/chip-seq

ChIP-seq analysis pipeline

Primary LanguageRGNU General Public License v3.0GPL-3.0

ChIP-seq analysis pipeline

description

An analysis pipeline for single-end ChIP-seq data with the following major steps:

  • 3' adapter and quality trimming with cutadapt
  • alignment with bowtie2
  • summaries of quality statistics from FastQC
  • summaries of library processing statistics
  • fragment size estimation and peakcalling with MACS2
  • generation of coverage tracks representing raw data, fragment midpoints, and estimated fragment protection
  • library size and spike-in normalization of coverage
  • genome-wide scatterplots and correlations
  • data visualization (heatmaps and metagenes, with the option to separate data into clusters of similar signal)

requirements

required software

required files

  • Unpaired FASTQ files of ChIP-seq libraries. FASTQ files should be demultiplexed, with 5' inline barcodes trimmed. A separate pipeline for demultiplexing unpaired FASTQ files with 5' inline barcodes can be found here. This pipeline has only been tested using Illumina sequencing data.

  • FASTA files:

    • the 'experimental' genome
    • if any samples have spike-ins:
      • the spike-in genome
  • BED6 format annotation files:

    • optional: annotations for data visualization (i.e. heatmaps and metagenes)

instructions

0. If you need to demultiplex and trim your FASTQ files, use the separate 'demultiplex-single-end' pipeline to do so.

1. If you haven't already done so, clone the separate 'build-annotations' pipeline, make a copy of the config_template.yaml file called config.yaml, and edit config.yaml as needed so that it points to the experimental genome FASTA file.

# clone the repository
git clone https://github.com/winston-lab/build-annotations.git

# move into the build-annotations pipeline directory
cd build-annotations

# make a copy of the configuration template file
cp config_template.yaml config.yaml

# edit the configuration file
vim config.yaml         # or use your favorite editor

2. Clone this repository.

git clone https://github.com/winston-lab/chip-seq.git

3. Create and activate the snakemake_default virtual environment for the pipeline using conda. The virtual environment creation can take a while. If you've already created the snakemake_default environment from another one of my pipelines, this is the same environment, so you can skip creating the environment and just activate it.

# navigate into the pipeline directory
cd chip-seq

# create the snakemake_default environment
conda env create -v -f envs/snakemake_default.yaml

# activate the environment
source activate snakemake_default

# to deactivate the environment
# source deactivate

4. Make a copy of the configuration file template config_template.yaml called config.yaml, and edit config.yaml to suit your needs.

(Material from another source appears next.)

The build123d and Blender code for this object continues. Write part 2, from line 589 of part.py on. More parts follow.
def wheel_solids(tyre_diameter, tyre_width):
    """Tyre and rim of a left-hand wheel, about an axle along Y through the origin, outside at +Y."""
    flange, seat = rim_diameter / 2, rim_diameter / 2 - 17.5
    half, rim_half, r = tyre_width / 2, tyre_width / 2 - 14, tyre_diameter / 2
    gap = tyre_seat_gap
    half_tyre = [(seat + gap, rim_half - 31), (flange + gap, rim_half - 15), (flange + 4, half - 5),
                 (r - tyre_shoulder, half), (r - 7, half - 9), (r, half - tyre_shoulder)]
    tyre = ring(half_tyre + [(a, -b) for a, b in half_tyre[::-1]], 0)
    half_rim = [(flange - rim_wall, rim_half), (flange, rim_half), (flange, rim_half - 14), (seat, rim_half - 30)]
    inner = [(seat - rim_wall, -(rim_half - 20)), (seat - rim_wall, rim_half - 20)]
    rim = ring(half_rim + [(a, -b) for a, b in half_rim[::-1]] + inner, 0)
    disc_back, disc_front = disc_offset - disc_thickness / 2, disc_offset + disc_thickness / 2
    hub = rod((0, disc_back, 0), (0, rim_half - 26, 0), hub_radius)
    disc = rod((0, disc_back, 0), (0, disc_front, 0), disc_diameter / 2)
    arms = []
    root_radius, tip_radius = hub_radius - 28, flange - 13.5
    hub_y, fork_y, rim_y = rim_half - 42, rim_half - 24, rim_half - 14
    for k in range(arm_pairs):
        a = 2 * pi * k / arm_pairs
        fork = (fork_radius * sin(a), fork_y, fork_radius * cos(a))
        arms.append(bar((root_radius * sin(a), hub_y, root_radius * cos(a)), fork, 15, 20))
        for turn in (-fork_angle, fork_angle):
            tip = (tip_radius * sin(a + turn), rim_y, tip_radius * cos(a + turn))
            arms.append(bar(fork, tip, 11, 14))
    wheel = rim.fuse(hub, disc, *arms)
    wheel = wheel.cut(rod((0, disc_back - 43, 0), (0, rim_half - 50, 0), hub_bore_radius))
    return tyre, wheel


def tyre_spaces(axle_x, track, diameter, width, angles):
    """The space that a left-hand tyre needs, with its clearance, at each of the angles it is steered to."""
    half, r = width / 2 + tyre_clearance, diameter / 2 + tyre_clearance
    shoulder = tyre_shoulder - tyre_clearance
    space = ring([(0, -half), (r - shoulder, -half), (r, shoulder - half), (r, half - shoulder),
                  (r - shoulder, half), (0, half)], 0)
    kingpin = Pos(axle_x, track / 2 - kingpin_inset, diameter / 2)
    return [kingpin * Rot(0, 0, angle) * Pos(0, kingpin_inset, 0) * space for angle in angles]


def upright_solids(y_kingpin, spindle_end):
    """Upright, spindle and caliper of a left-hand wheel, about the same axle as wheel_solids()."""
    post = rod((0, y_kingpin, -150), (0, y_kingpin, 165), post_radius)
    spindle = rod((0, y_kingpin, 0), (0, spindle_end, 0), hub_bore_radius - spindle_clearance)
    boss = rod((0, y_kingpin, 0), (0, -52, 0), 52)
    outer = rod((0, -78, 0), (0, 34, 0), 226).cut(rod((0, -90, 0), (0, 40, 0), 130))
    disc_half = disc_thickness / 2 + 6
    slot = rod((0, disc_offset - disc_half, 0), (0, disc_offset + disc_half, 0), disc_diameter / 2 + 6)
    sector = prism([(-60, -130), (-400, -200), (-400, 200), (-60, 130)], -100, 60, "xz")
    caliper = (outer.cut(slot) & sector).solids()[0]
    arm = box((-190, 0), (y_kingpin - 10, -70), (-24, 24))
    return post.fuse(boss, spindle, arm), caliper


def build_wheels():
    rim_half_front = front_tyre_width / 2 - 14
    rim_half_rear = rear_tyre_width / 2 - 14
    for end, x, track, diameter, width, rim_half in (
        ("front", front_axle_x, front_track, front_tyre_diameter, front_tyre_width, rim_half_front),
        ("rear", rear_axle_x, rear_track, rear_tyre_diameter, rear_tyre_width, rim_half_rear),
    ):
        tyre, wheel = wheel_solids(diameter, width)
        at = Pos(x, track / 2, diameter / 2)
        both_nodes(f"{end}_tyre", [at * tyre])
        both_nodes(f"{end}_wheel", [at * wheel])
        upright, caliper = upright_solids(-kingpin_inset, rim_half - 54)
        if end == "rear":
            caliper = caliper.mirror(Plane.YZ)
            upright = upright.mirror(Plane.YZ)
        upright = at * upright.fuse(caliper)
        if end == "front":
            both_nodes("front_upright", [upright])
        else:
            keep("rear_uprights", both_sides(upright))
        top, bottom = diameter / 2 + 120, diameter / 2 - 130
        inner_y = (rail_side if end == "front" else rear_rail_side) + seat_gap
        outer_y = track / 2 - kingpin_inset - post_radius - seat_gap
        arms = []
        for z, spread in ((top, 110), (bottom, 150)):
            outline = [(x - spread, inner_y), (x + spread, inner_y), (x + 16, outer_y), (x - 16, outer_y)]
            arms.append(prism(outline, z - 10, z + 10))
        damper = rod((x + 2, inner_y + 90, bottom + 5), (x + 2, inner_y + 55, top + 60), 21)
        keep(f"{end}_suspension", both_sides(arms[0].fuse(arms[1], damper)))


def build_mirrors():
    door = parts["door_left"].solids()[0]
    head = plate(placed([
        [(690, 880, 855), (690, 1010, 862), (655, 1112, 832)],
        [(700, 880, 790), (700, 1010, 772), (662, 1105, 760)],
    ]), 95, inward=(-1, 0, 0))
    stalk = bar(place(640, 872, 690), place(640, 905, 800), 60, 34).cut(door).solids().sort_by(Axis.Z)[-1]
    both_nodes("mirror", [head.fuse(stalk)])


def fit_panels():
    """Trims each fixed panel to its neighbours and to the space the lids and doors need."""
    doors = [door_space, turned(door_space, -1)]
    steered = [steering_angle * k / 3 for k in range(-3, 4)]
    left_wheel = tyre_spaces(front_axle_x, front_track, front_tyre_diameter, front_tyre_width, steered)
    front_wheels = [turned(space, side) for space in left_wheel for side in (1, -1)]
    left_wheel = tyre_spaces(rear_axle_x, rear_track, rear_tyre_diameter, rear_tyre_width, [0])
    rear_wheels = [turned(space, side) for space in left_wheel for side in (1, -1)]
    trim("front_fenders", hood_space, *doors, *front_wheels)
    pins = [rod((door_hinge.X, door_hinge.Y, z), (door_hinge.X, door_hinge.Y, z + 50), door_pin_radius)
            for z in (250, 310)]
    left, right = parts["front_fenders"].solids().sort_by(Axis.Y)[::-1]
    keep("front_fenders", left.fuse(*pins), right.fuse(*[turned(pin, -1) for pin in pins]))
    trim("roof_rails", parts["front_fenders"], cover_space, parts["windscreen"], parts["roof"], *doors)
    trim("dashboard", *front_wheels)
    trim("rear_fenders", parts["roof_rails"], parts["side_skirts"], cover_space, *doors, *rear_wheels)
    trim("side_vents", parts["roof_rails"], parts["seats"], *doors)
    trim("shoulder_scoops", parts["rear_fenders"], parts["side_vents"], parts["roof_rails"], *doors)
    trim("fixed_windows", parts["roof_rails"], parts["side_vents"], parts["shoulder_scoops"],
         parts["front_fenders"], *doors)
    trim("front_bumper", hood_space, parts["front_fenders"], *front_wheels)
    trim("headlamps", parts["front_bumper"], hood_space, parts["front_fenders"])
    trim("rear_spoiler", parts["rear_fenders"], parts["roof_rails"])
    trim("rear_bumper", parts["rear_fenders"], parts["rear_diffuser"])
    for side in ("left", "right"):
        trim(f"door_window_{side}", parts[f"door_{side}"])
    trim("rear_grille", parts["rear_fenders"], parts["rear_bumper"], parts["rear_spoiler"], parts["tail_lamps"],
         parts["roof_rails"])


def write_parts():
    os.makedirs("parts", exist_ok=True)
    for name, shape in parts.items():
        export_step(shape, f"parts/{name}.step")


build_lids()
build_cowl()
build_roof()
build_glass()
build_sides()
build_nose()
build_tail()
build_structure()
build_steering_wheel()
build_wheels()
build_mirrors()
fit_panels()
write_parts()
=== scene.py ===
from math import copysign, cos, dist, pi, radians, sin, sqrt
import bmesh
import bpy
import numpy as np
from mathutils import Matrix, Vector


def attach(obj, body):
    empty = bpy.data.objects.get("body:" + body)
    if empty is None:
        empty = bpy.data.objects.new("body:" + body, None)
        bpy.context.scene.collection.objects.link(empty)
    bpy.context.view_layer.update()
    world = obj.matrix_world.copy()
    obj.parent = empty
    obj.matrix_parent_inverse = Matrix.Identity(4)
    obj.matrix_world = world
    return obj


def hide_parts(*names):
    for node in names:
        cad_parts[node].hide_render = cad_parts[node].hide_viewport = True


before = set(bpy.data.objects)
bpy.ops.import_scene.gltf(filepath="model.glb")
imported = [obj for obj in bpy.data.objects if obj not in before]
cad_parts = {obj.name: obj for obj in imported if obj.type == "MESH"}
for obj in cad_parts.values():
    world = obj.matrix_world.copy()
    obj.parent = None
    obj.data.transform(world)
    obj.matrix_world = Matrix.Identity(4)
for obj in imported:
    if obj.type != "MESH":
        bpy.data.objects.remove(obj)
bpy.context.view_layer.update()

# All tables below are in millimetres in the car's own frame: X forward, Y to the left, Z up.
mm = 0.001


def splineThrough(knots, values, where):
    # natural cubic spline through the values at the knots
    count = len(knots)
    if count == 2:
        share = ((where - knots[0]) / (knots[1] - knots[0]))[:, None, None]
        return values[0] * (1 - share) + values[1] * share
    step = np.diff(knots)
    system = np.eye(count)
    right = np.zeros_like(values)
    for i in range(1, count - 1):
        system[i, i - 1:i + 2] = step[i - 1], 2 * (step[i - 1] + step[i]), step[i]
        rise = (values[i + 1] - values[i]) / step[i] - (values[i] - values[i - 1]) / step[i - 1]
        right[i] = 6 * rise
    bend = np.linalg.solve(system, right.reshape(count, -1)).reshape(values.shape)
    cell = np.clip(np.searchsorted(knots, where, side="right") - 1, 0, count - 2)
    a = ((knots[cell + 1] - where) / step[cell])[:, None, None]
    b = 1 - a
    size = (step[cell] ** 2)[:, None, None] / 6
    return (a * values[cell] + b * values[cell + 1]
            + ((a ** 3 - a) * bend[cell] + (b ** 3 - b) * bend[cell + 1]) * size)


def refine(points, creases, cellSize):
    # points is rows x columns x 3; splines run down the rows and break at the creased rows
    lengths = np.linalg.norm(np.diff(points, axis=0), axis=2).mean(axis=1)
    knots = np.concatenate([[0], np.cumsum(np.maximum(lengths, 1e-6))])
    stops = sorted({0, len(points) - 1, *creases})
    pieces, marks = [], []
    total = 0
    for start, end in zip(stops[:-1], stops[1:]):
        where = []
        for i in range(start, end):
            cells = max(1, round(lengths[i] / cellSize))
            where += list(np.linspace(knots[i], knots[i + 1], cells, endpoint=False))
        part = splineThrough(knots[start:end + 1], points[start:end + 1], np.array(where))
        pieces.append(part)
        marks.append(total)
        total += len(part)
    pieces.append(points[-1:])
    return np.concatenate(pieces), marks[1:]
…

# make a copy of the configuration template file
cp config_template.yaml config.yaml

# edit the configuration file
vim config.yaml    # or use your favorite editor

5. With the snakemake_default environment activated, do a dry run of the pipeline to see what files will be created.

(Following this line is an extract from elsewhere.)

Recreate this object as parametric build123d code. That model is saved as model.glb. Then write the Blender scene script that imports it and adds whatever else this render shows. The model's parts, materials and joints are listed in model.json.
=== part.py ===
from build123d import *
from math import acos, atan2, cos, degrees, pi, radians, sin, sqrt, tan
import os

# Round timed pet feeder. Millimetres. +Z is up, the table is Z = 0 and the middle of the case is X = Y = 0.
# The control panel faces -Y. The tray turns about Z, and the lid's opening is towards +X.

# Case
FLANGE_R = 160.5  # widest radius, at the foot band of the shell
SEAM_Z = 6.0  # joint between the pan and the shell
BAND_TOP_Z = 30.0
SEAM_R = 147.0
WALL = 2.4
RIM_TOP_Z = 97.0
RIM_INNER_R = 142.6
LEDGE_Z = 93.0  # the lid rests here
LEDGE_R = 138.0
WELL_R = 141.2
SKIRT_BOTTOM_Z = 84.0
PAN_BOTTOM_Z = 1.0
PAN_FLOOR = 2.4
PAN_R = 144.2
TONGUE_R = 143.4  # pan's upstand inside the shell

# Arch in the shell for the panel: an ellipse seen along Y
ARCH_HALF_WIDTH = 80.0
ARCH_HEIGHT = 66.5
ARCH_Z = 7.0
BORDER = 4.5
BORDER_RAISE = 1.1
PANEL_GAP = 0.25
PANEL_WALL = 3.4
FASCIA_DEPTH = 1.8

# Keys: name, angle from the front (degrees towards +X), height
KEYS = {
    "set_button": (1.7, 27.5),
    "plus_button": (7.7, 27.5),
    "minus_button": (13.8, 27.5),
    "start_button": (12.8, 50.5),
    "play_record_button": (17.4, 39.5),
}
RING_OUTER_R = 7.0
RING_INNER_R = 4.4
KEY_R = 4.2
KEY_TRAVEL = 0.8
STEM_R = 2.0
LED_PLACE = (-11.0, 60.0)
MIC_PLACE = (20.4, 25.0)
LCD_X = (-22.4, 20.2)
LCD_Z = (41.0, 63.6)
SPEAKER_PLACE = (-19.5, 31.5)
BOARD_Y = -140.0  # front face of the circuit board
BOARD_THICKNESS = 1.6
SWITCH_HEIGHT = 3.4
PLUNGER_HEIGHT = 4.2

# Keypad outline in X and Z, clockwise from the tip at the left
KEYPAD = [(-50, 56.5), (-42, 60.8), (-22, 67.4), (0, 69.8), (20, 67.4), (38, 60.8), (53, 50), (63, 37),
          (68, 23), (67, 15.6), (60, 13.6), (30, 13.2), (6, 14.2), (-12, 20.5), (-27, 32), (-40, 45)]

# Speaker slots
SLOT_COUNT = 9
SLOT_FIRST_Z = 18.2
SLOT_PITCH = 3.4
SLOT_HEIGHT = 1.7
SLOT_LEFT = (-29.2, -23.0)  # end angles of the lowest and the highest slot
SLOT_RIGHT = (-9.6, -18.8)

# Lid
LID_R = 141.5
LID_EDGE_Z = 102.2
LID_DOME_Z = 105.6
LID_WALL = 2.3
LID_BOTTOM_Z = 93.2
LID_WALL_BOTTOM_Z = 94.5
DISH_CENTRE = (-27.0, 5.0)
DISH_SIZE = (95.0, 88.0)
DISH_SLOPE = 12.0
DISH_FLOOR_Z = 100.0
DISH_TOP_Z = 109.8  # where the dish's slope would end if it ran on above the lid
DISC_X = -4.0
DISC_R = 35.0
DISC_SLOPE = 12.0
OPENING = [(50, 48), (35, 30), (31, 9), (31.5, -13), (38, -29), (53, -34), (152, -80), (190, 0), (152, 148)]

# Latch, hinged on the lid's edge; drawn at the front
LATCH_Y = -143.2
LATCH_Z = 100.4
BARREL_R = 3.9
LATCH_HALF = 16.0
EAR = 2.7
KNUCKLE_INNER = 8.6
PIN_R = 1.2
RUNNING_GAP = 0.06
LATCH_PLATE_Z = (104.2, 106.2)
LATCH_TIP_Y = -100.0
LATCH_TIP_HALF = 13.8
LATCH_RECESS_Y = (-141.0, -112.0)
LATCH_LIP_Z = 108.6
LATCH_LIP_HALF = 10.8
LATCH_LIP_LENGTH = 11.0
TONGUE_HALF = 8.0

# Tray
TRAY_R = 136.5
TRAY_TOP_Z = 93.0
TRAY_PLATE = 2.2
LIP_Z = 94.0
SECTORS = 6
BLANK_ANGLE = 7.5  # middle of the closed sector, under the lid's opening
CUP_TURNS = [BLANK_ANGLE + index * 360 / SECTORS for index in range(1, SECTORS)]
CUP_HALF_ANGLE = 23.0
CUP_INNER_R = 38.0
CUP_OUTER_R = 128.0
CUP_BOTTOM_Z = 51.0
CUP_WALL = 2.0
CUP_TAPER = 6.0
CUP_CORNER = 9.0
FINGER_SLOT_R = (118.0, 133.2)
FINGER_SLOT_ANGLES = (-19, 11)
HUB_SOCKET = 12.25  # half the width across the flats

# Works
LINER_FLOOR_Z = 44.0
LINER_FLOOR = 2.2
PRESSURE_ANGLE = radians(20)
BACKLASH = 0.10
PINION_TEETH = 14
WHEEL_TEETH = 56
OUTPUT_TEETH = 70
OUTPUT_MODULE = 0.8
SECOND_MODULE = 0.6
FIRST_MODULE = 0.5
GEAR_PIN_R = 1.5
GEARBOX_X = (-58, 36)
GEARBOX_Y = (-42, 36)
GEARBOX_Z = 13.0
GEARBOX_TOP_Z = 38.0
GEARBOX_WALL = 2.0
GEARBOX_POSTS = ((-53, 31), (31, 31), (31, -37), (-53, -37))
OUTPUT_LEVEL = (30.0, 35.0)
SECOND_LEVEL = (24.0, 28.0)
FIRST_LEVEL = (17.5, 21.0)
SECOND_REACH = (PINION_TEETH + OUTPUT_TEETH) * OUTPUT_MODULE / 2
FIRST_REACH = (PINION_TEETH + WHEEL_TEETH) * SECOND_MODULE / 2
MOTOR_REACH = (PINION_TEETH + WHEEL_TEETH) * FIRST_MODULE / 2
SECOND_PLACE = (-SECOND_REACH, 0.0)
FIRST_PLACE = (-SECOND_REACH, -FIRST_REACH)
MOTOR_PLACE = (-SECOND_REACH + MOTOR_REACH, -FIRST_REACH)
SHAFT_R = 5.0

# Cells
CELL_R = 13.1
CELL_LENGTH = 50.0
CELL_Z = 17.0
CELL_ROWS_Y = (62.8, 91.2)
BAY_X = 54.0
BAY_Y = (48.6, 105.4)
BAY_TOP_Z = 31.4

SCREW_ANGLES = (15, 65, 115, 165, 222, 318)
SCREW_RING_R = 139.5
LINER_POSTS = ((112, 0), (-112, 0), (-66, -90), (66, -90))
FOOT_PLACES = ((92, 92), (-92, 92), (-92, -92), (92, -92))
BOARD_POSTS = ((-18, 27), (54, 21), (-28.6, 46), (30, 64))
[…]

snakemake -p --use-conda --dryrun

6. If running the pipeline on a local machine, you can run the pipeline using the above command, omitting the --dryrun flag. You can also use N cores by specifying the --cores N flag. The first time the pipeline is run, conda will create separate virtual environments for some of the jobs to operate in. Running the pipeline on a local machine can take a long time, especially for many samples, so it's recommended to use an HPC cluster if possible. On the HMS O2 cluster, which uses the SLURM job scheduler, entering sbatch slurm_submit.sh will submit the pipeline as a single job which spawns individual subjobs as necessary. This can be adapted to other job schedulers and clusters by adapting slurm_submit.sh, which submits the pipeline to the cluster, slurm_status.sh, which handles detection of job status on the cluster, and cluster.yaml, which specifies the resource requests for each type of job.